**THE REQUEST**
Return all lines that include the string "right".

[start of MATERIAL PROVIDED]

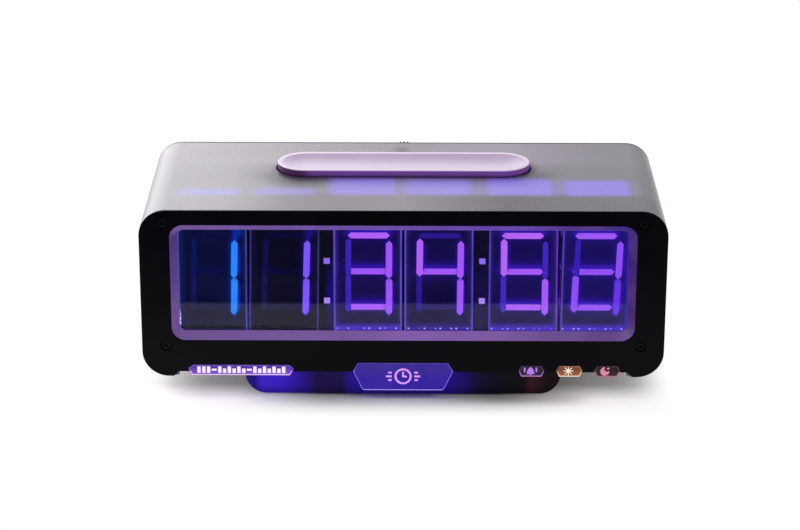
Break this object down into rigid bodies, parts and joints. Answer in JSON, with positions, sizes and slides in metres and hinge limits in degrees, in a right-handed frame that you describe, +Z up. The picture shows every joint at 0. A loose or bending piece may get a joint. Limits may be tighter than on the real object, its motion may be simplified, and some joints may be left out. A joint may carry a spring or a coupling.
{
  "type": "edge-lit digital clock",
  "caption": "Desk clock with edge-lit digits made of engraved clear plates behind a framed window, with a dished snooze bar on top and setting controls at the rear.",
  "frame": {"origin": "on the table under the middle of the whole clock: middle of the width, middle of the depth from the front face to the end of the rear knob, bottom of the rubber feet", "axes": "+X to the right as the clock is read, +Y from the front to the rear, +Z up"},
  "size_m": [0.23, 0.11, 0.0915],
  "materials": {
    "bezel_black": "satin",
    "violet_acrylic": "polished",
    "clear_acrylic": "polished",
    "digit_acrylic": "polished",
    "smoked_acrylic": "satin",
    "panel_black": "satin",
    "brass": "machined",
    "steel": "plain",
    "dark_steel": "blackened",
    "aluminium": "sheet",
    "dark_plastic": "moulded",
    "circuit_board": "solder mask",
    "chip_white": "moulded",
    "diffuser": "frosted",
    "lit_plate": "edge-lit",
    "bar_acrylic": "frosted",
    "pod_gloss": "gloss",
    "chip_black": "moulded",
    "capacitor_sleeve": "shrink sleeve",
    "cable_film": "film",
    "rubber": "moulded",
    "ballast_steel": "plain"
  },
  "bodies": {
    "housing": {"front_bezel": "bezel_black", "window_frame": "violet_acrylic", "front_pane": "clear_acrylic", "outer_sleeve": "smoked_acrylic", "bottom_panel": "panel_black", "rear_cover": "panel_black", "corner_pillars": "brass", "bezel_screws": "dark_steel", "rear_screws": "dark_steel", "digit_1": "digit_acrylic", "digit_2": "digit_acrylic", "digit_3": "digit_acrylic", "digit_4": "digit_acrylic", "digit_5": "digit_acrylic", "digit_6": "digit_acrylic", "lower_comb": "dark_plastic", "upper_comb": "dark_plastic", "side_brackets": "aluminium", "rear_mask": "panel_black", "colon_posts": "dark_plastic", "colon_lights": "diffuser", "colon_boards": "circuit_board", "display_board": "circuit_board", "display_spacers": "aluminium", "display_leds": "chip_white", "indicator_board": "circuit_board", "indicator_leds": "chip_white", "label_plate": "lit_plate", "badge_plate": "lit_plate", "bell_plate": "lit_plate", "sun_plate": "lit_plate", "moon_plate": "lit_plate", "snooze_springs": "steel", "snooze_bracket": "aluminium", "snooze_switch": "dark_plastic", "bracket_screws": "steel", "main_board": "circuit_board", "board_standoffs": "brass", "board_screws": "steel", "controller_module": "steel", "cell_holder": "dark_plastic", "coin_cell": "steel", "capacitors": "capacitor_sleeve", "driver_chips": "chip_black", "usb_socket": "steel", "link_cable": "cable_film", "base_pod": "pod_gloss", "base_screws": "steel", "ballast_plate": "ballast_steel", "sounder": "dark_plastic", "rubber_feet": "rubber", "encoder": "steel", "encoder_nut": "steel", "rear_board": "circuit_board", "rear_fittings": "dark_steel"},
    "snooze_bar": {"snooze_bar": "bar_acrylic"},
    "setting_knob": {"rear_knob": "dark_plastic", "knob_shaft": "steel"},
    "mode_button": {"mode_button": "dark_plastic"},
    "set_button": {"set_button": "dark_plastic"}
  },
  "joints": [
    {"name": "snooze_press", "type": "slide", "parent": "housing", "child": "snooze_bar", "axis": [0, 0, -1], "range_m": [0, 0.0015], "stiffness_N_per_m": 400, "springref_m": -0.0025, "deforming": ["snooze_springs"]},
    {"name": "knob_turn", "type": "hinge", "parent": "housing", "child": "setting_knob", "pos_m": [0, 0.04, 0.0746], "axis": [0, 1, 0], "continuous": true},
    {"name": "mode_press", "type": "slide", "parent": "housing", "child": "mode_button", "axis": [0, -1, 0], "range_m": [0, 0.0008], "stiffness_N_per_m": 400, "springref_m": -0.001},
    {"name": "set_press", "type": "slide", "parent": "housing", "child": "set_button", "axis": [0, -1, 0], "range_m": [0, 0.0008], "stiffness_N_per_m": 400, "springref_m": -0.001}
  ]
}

[end of MATERIAL PROVIDED]

**RESPONSE TO THIS EXERCISE**
Break this object down into rigid bodies, parts and joints. Answer in JSON, with positions, sizes and slides in metres and hinge limits in degrees, in a right-handed frame that you describe, +Z up. The picture shows every joint at 0. A loose or bending piece may get a joint. Limits may be tighter than on the real object, its motion may be simplified, and some joints may be left out. A joint may carry a spring or a coupling.
  "frame": {"origin": "on the table under the middle of the whole clock: middle of the width, middle of the depth from the front face to the end of the rear knob, bottom of the rubber feet", "axes": "+X to the right as the clock is read, +Y from the front to the rear, +Z up"},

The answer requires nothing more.